Reference solutions. Reference solutions are being provided only for k=2 in the file refk=2.txt. This file was created using the command

% cat bush3.txt kerry3.txt | java BestModel 2 bush1+2.txt kerry1+2.txt

You are encouraged to test your program carefully on small files where you can compute the correct outputs by hand.

Submission and program report

Using whiteboard, you should submit Markov.java and BestModel.java, as well as any other files needed by your program (other than MarkovIn.java). You also need to submit a program report electronically using whiteboard. See the assignments page for more details. The program report should include:

A high-level description of the design of your algorithm, and what influenced your decisions.

An analysis of your algorithm's performance characteristics.

A critical exploration of the effectiveness of this method for this task.

Optionally, a description of other tasks you might have tried your program on.

Possible progress steps

Here are some suggestions of how you might make progress on this assignment.

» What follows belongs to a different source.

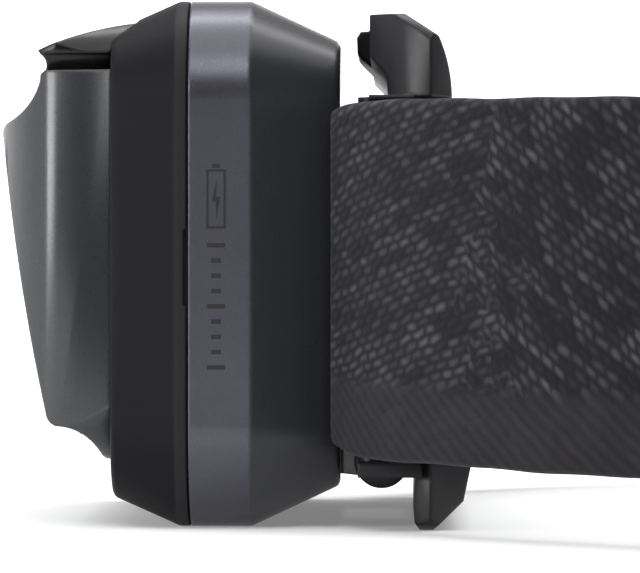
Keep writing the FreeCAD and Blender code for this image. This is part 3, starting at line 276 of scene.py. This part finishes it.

Figure out an overall solution to the problem that will be sufficiently efficient both in time and space. Keep in mind that your program should be efficient even for fairly large values of the order parameter k (say, as big as 100). This rules out solutions that are exponential in k. Your program also must work for k as small as zero.
Download the directory markov containing the data files and MarkovIn.java. This directory is mirrored on arizona at ~cos226/ftp/spring05/markov.
Once you have your Markov.java class working, write a main to test it. For instance, you might want to read in a file, then print out the count of how often each k-letter context appears in the file, and how often each of these contexts appears with each following symbol. You might also check that the log probabilities are being computed correctly
Before applying your program to the data that we have provided, you should test it extensively using small files of your own design where you can easily check the answer by hand.